-- Objective --
Copy out all the data, word for word.

-- Recorded data --
↓
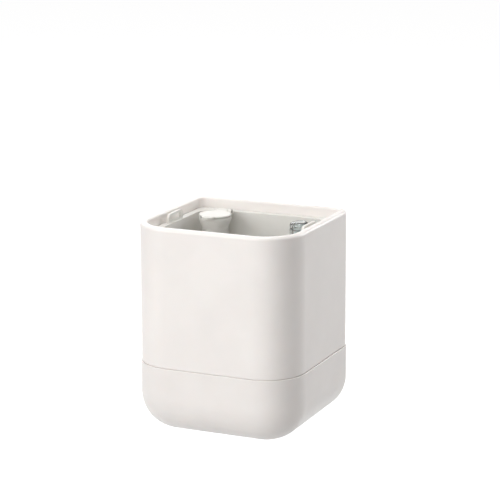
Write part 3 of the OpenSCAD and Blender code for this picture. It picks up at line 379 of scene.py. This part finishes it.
# The marker's middle comes to the upper line with the float all the way up, and to the lower
# one with the float about a third of the way up.
ink = screen_ink()
cap_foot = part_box("sight_cap")[0].z
low_up, full_up = 11.0 * MM, 30.2 * MM
level_line("low_level_line", cap_foot + low_up)
level_line("full_level_line", cap_foot + full_up)


def top_face(node):
    """Height of a node's widest flat face that looks up: the most area among its heights."""
    mesh = nodes[node].data
    centre = np.zeros(len(mesh.polygons) * 3)
    normal = np.zeros(len(mesh.polygons) * 3)
    area = np.zeros(len(mesh.polygons))
    mesh.polygons.foreach_get("center", centre)
    mesh.polygons.foreach_get("normal", normal)
    mesh.polygons.foreach_get("area", area)
    flat, decimals = 0.999, 5
    up = normal.reshape(-1, 3)[:, 2] > flat
    heights = np.round(centre.reshape(-1, 3)[:, 2], decimals)
    levels = np.unique(heights[up])
    return float(max(levels, key=lambda h: area[up & (heights == h)].sum()))


def thumb_ridge(name, back):
    """Low rounded bar across the flap's thumb tab: an ellipsoid stretched along X, half sunk in
    the tab. back is its distance from the tab's tip, and it ends 1.2 mm short of the tab's round
    edge."""
    low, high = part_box("filler_flap")
    mid_x = (low.x + high.x) / 2
    tab_r, margin, half_wide, high_by = 5.0 * MM, 1.2 * MM, 0.45 * MM, 0.35 * MM
    rows, cols, first = 15, 20, 0.02
    t = np.linspace(first, 1.0 - first, rows)[:, None] * np.pi
    a = np.arange(cols)[None, :] * (2.0 * np.pi / cols)
    half = np.sqrt(max(tab_r ** 2 - (back - tab_r) ** 2, 0.0)) - margin
    x = mid_x - half * np.cos(t) + 0.0 * a
    y = low.y + back + half_wide * np.sin(t) * np.cos(a)
    z = top_face("filler_flap") + high_by * np.sin(t) * np.sin(a)
    ends = [(mid_x - half, low.y + back, z[0, 0]), (mid_x + half, low.y + back, z[-1, 0])]
    piece = closed_round(name, np.stack([x, y, z], -1), ends, finishes["inner_plastic"])
    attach(piece, "flap")


ridge_pitch = 1.6 * MM
for number in (1, 2, 3):
    thumb_ridge("thumb_ridge_%d" % number, number * ridge_pitch)


# Floor, light and camera

def stage_surface():
    """Pale floor. The light's own bounces meet plain diffuse grey. A ray that is seen meets a
    diffuse tone and nearly white on top, so that the floor is white and keeps a soft shadow."""
    m, tree, out, _ = new_material("pale_floor")
    bounce, shaded, nearly_white = 0.45, 0.4, 0.94
    plain = add(tree, "ShaderNodeBsdfDiffuse", sockets={"Color": (bounce, bounce, bounce, 1.0)})
    tone = add(tree, "ShaderNodeBsdfDiffuse", sockets={"Color": (shaded, shaded, shaded, 1.0)})
    white = add(tree, "ShaderNodeEmission", sockets={
        "Color": (1.0, 1.0, 1.0, 1.0), "Strength": nearly_white})
    both = add(tree, "ShaderNodeAddShader", sockets={0: tone.outputs[0], 1: white.outputs[0]})
    mixed = add(tree, "ShaderNodeMixShader", sockets={
        "Fac": seen_share(tree), 1: plain.outputs[0], 2: both.outputs[0]})
    tree.links.new(mixed.outputs[0], out.inputs["Surface"])
    return m


# The planter hangs on a wall, so the floor lies below it, and below the tank and its plug when
# both are pulled down.
fall = 90.0 * MM
floor_mesh = bpy.data.meshes.new("floor")
reach, floor_z = 6.0, cad_box[0][2] - fall
floor_mesh.from_pydata([(-reach, -reach, floor_z), (reach, -reach, floor_z),
                        (reach, reach, floor_z), (-reach, reach, floor_z)], [], [(0, 1, 2, 3)])
floor_mesh.materials.append(stage_surface())
floor = bpy.data.objects.new("floor", floor_mesh)
bpy.context.scene.collection.objects.link(floor)

world = bpy.data.worlds.new("studio")
bpy.context.scene.world = world
world.use_nodes = True
air = world.node_tree
air.nodes.clear()
soft = add(air, "ShaderNodeBackground", sockets={"Color": linear("#fffafa"), "Strength": 0.10})
white = add(air, "ShaderNodeBackground", sockets={"Color": (1.0, 1.0, 1.0, 1.0), "Strength": 1.0})
mixed = add(air, "ShaderNodeMixShader", sockets={
    "Fac": seen_share(air), 1: soft.outputs[0], 2: white.outputs[0]})
add(air, "ShaderNodeOutputWorld", sockets={"Surface": mixed.outputs[0]})

# The point that the softboxes aim at, and their distance from it
middle = Vector((0.0, -0.07, -0.04))
away = 1.9


def softbox(name, turn, lift, size, level):
    """Square softbox, aimed at the object. turn is its azimuth from the front, positive to the
    right, lift its height angle. Its power is level x pi^2 x away^2, so that a white surface
    square to it gets that level."""
    light = bpy.data.lights.new(name, "AREA")
    light.shape = "SQUARE"
    light.size = size
    light.energy = level * np.pi ** 2 * away ** 2
    a, e = np.radians(turn), np.radians(lift)
    out_to = Vector((np.sin(a) * np.cos(e), -np.cos(a) * np.cos(e), np.sin(e)))
    lamp = bpy.data.objects.new(name, light)
    lamp.location = middle + out_to * away
    lamp.rotation_euler = out_to.to_track_quat("Z", "Y").to_euler()
    bpy.context.scene.collection.objects.link(lamp)


# The two in front are low, so that the tank's rolled edge stays light.
softbox("key_softbox", turn=-32.0, lift=20.0, size=1.2, level=0.52)
softbox("front_softbox", turn=14.0, lift=14.0, size=1.2, level=0.34)
softbox("side_softbox", turn=147.0, lift=20.0, size=1.0, level=0.475)
softbox("back_softbox", turn=-140.0, lift=30.0, size=1.0, level=0.22)
softbox("top_softbox", turn=0.0, lift=90.0, size=1.0, level=0.53)

# The photograph's view: 1.6 m away, 24 degrees right of the front and 13 degrees above it.
camera = bpy.data.objects.new("camera", bpy.data.cameras.new("camera"))
camera.data.sensor_width = 36.0
camera.data.lens = 138.0
camera.location = (0.6256, -1.4420, 0.3703)
aim = Vector((-0.3993, 0.8882, -0.2271)).to_track_quat("-Z", "Y")
roll = Quaternion((0.0, 0.0, 1.0), np.radians(-0.195))
camera.rotation_euler = (aim @ roll).to_euler()
bpy.context.scene.collection.objects.link(camera)
bpy.context.scene.camera = camera
bpy.context.scene.view_settings.view_transform = "Standard"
↑
-- Problem solution --
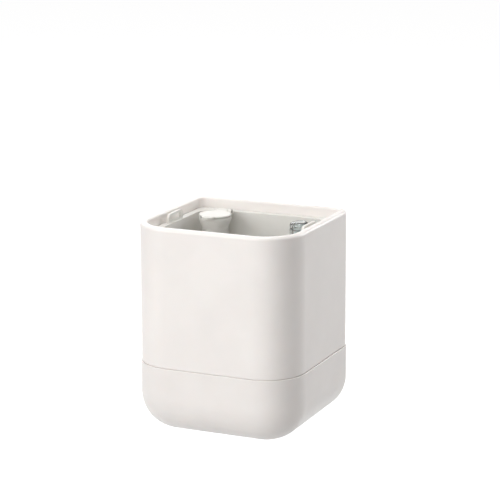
Write part 3 of the OpenSCAD and Blender code for this picture. It picks up at line 379 of scene.py. This part finishes it.
# The marker's middle comes to the upper line with the float all the way up, and to the lower
# one with the float about a third of the way up.
ink = screen_ink()
cap_foot = part_box("sight_cap")[0].z
low_up, full_up = 11.0 * MM, 30.2 * MM
level_line("low_level_line", cap_foot + low_up)
level_line("full_level_line", cap_foot + full_up)


def top_face(node):
    """Height of a node's widest flat face that looks up: the most area among its heights."""
    mesh = nodes[node].data
    centre = np.zeros(len(mesh.polygons) * 3)
    normal = np.zeros(len(mesh.polygons) * 3)
    area = np.zeros(len(mesh.polygons))
    mesh.polygons.foreach_get("center", centre)
    mesh.polygons.foreach_get("normal", normal)
    mesh.polygons.foreach_get("area", area)
    flat, decimals = 0.999, 5
    up = normal.reshape(-1, 3)[:, 2] > flat
    heights = np.round(centre.reshape(-1, 3)[:, 2], decimals)
    levels = np.unique(heights[up])
    return float(max(levels, key=lambda h: area[up & (heights == h)].sum()))


def thumb_ridge(name, back):
    """Low rounded bar across the flap's thumb tab: an ellipsoid stretched along X, half sunk in
    the tab. back is its distance from the tab's tip, and it ends 1.2 mm short of the tab's round
    edge."""
    low, high = part_box("filler_flap")
    mid_x = (low.x + high.x) / 2
    tab_r, margin, half_wide, high_by = 5.0 * MM, 1.2 * MM, 0.45 * MM, 0.35 * MM
    rows, cols, first = 15, 20, 0.02
    t = np.linspace(first, 1.0 - first, rows)[:, None] * np.pi
    a = np.arange(cols)[None, :] * (2.0 * np.pi / cols)
    half = np.sqrt(max(tab_r ** 2 - (back - tab_r) ** 2, 0.0)) - margin
    x = mid_x - half * np.cos(t) + 0.0 * a
    y = low.y + back + half_wide * np.sin(t) * np.cos(a)
    z = top_face("filler_flap") + high_by * np.sin(t) * np.sin(a)
    ends = [(mid_x - half, low.y + back, z[0, 0]), (mid_x + half, low.y + back, z[-1, 0])]
    piece = closed_round(name, np.stack([x, y, z], -1), ends, finishes["inner_plastic"])
    attach(piece, "flap")


ridge_pitch = 1.6 * MM
for number in (1, 2, 3):
    thumb_ridge("thumb_ridge_%d" % number, number * ridge_pitch)


# Floor, light and camera

def stage_surface():
    """Pale floor. The light's own bounces meet plain diffuse grey. A ray that is seen meets a
    diffuse tone and nearly white on top, so that the floor is white and keeps a soft shadow."""
    m, tree, out, _ = new_material("pale_floor")
    bounce, shaded, nearly_white = 0.45, 0.4, 0.94
    plain = add(tree, "ShaderNodeBsdfDiffuse", sockets={"Color": (bounce, bounce, bounce, 1.0)})
    tone = add(tree, "ShaderNodeBsdfDiffuse", sockets={"Color": (shaded, shaded, shaded, 1.0)})
    white = add(tree, "ShaderNodeEmission", sockets={
        "Color": (1.0, 1.0, 1.0, 1.0), "Strength": nearly_white})
    both = add(tree, "ShaderNodeAddShader", sockets={0: tone.outputs[0], 1: white.outputs[0]})
    mixed = add(tree, "ShaderNodeMixShader", sockets={
        "Fac": seen_share(tree), 1: plain.outputs[0], 2: both.outputs[0]})
    tree.links.new(mixed.outputs[0], out.inputs["Surface"])
    return m


# The planter hangs on a wall, so the floor lies below it, and below the tank and its plug when
# both are pulled down.
fall = 90.0 * MM
floor_mesh = bpy.data.meshes.new("floor")
reach, floor_z = 6.0, cad_box[0][2] - fall
floor_mesh.from_pydata([(-reach, -reach, floor_z), (reach, -reach, floor_z),
                        (reach, reach, floor_z), (-reach, reach, floor_z)], [], [(0, 1, 2, 3)])
floor_mesh.materials.append(stage_surface())
floor = bpy.data.objects.new("floor", floor_mesh)
bpy.context.scene.collection.objects.link(floor)

world = bpy.data.worlds.new("studio")
bpy.context.scene.world = world
world.use_nodes = True
air = world.node_tree
air.nodes.clear()
soft = add(air, "ShaderNodeBackground", sockets={"Color": linear("#fffafa"), "Strength": 0.10})
white = add(air, "ShaderNodeBackground", sockets={"Color": (1.0, 1.0, 1.0, 1.0), "Strength": 1.0})
mixed = add(air, "ShaderNodeMixShader", sockets={
    "Fac": seen_share(air), 1: soft.outputs[0], 2: white.outputs[0]})
add(air, "ShaderNodeOutputWorld", sockets={"Surface": mixed.outputs[0]})

# The point that the softboxes aim at, and their distance from it
middle = Vector((0.0, -0.07, -0.04))
away = 1.9


def softbox(name, turn, lift, size, level):
    """Square softbox, aimed at the object. turn is its azimuth from the front, positive to the
    right, lift its height angle. Its power is level x pi^2 x away^2, so that a white surface
    square to it gets that level."""
    light = bpy.data.lights.new(name, "AREA")
    light.shape = "SQUARE"
    light.size = size
    light.energy = level * np.pi ** 2 * away ** 2
    a, e = np.radians(turn), np.radians(lift)
    out_to = Vector((np.sin(a) * np.cos(e), -np.cos(a) * np.cos(e), np.sin(e)))
    lamp = bpy.data.objects.new(name, light)
    lamp.location = middle + out_to * away
    lamp.rotation_euler = out_to.to_track_quat("Z", "Y").to_euler()
    bpy.context.scene.collection.objects.link(lamp)


# The two in front are low, so that the tank's rolled edge stays light.
softbox("key_softbox", turn=-32.0, lift=20.0, size=1.2, level=0.52)
softbox("front_softbox", turn=14.0, lift=14.0, size=1.2, level=0.34)
softbox("side_softbox", turn=147.0, lift=20.0, size=1.0, level=0.475)
softbox("back_softbox", turn=-140.0, lift=30.0, size=1.0, level=0.22)
softbox("top_softbox", turn=0.0, lift=90.0, size=1.0, level=0.53)

# The photograph's view: 1.6 m away, 24 degrees right of the front and 13 degrees above it.
camera = bpy.data.objects.new("camera", bpy.data.cameras.new("camera"))
camera.data.sensor_width = 36.0
camera.data.lens = 138.0
camera.location = (0.6256, -1.4420, 0.3703)
aim = Vector((-0.3993, 0.8882, -0.2271)).to_track_quat("-Z", "Y")
roll = Quaternion((0.0, 0.0, 1.0), np.radians(-0.195))
camera.rotation_euler = (aim @ roll).to_euler()
bpy.context.scene.collection.objects.link(camera)
bpy.context.scene.camera = camera
bpy.context.scene.view_settings.view_transform = "Standard"